Millennium Post

Oil prices spike post deal

Confounding sceptics, the Organisation of the Petroleum Exporting Countries (OPEC) on Wednesday struck its first deal to cut production output since 2008. To the uninitiated, OPEC produces approximately 33.6 million barrels per day (bpd) or one-third of global oil. Under the agreement, OPEC has decided to reduce production by 1.2 million bpd. Reports indicate that the agreement will take effect on January 1, 2017, before which OPEC will consult non-members to decide when they will begin reducing their output. Talks with non-OPEC producers will be held on December 9. Saudi Arabia has decided to take the biggest cut. It will reduce production by 0.5 million barrels per day to 10.6 million bpd. Fellow member nations, including Kuwait, United Arab Emirates and Qatar will slash production by 0.3 million bpd. Special provisions have been made for the likes of Iran and Iraq. Iran agreed to limit its output to just under 3.8 million bpd, almost the same amount in 2005 before the crippling US-backed sanctions took hold. Experts contend that Tehran has worked out a good deal. Iranian President Hassan Rouhani has long asserted that his country needs to recover market share that it had lost under economic sanction before the Iran-US nuclear deal. Iraq has also agreed to cut production by just 0.2 million bpd, considering its need for funds to fight the Islamic State. Non-OPEC member, Russia, meanwhile, also joined the deal and said it would cut production by 0.3 million bpd. In response to the deal, the price of crude oil jumped by approximately 8 percent to $50.24 per barrel. 
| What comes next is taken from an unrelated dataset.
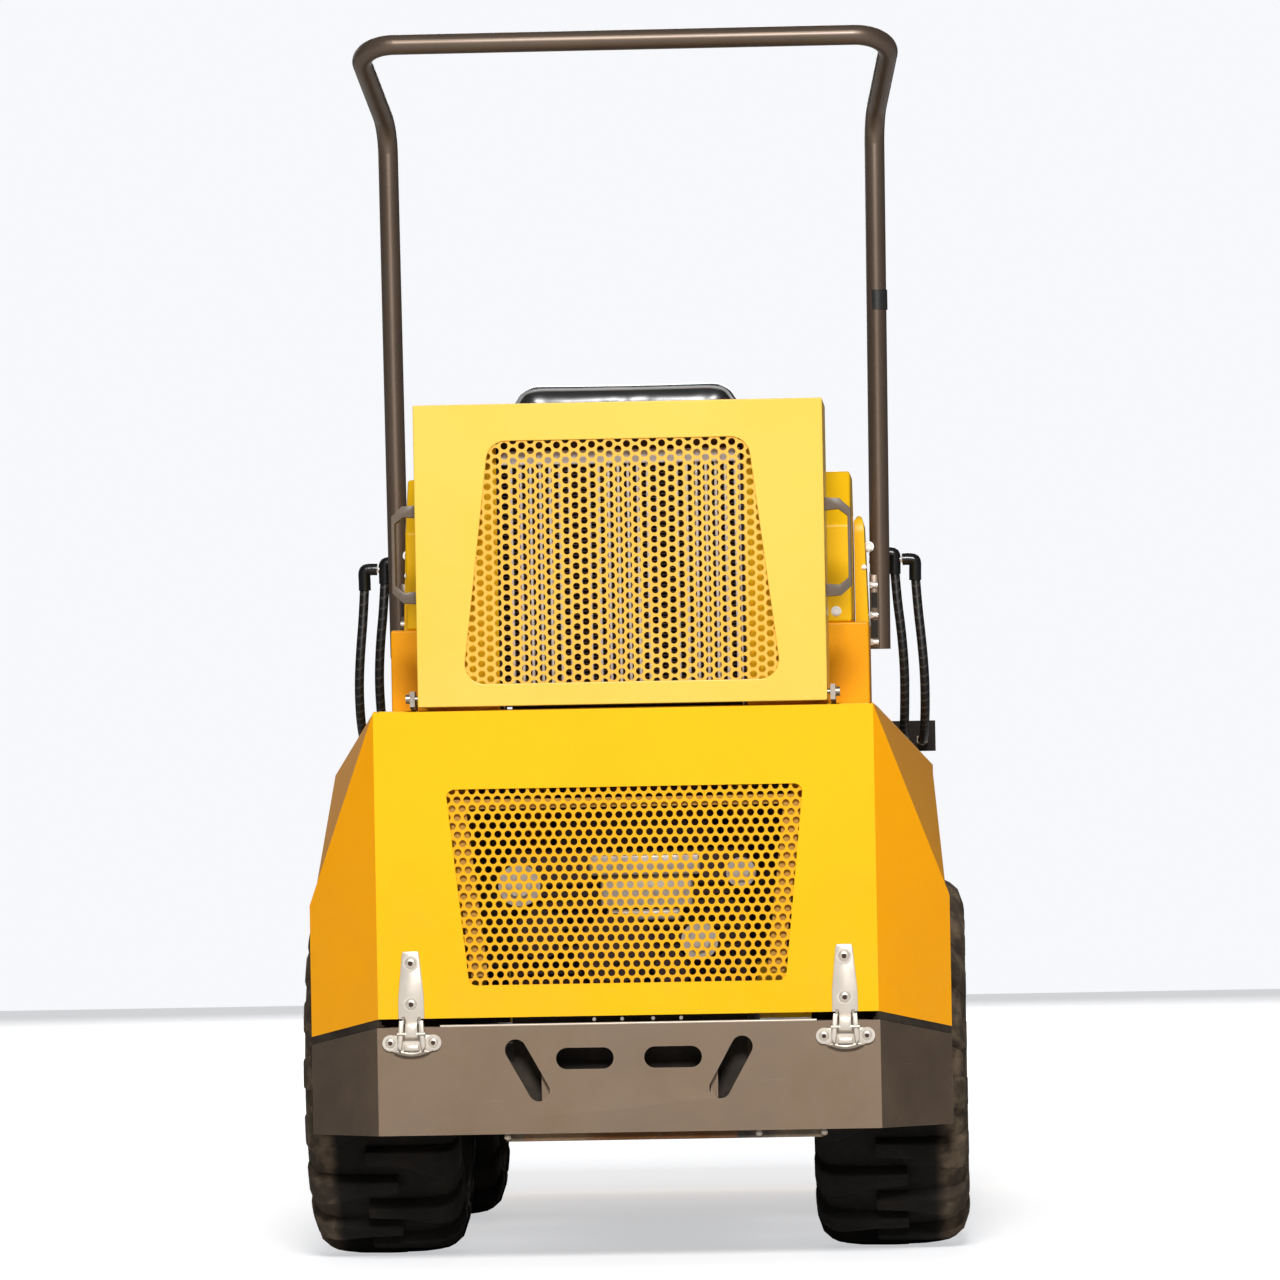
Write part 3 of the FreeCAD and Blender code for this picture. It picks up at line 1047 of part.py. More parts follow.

Before this deal, OPEC nations had been producing at record levels, as members sought to firm their grip on the market, following the entry of US-produced shale oil. However, the oversupply resulted in a massive fall in oil prices from $110 per barrel to $40 barrel this year. Experts contend that oil prices are well below the budget requirement of most OPEC nations. Earlier attempts to cut production failed because of disagreements between Iran and Saudi Arabia. In the past, Riyadh had said that it would reduce output to ease a global glut only if other member nations committed to the same. Although both countries heavily depend on oil, Iran has suffered a lot less from the drastic fall in prices since it was denied access to the global market by Western-backed sanctions. But rising unemployment and slow economic recovery have forced Iran to seek maximisation of oil revenues. Riyadh’s decision to change tack comes amidst reports of a stagnating domestic economy. The Gulf giant faces a second year of significant budget deficits after a record deficit of $98 billion last year. Saudi Arabia, backed by the US and other Western powers, is fighting massive proxy wars against Iran and Russia, in Syria and Yemen. Despite these massive political hurdles, all sides have seemingly found a compromise. Economic compulsions usually find a way to trump ideological and political differences. There was, however, one casualty from this deal. Indonesia, the cartel's only Asian member, said it would suspend its membership as it wasn't willing to honour the deal. Experts contend that Indonesia’s decision to pull out makes little difference to the current scenario since it is a net importer of oil. There are reports that despite the surge in prices on Wednesday, oil prices are still merely at levels last seen in September and October. 

In a note to its clients, leading multinational finance company, Goldman Sachs raised a point that is now on everybody’s mind. "With the deal agreed to in principle and country level quotas established, the focus will now shift to implementation," it said. How this cut in oil production will play out will heavily depend on the course taken by economies outside the OPEC. The consensus among market analysts is that if the deal holds and other non-OPEC economies follow suit, the world may not necessarily go back to a world of $100 per barrel of oil, but it will definitely not touch the low prices recently witnessed. The International Energy Agency argues that if the OPEC sticks to the deal and other non-OPEC economies hold the line, the global market could “move from surplus to deficit very quickly in 2017”. This shortfall would lead prices to jump once again. Will the deal hold? Or will the US shale industry formulate an easy path to greater market share riding on OPEC’s proposed production cuts? What are the implications of the OPEC deal for India? As the fourth largest importer of crude oil, India imports 85 percent of total oil and 95 percent of natural gas from OPEC nations. The drop in India's inflation levels has been largely down to the huge slump in crude oil prices. As a major importer, India has been a key beneficiary. At present, India incurs a massive Rs. 4.5 lakh crore on crude imports. Although experts contend that oil prices will not return to the highs of $100 per barrel, the Centre cannot function under the presumption that prices will remain low in the long-term.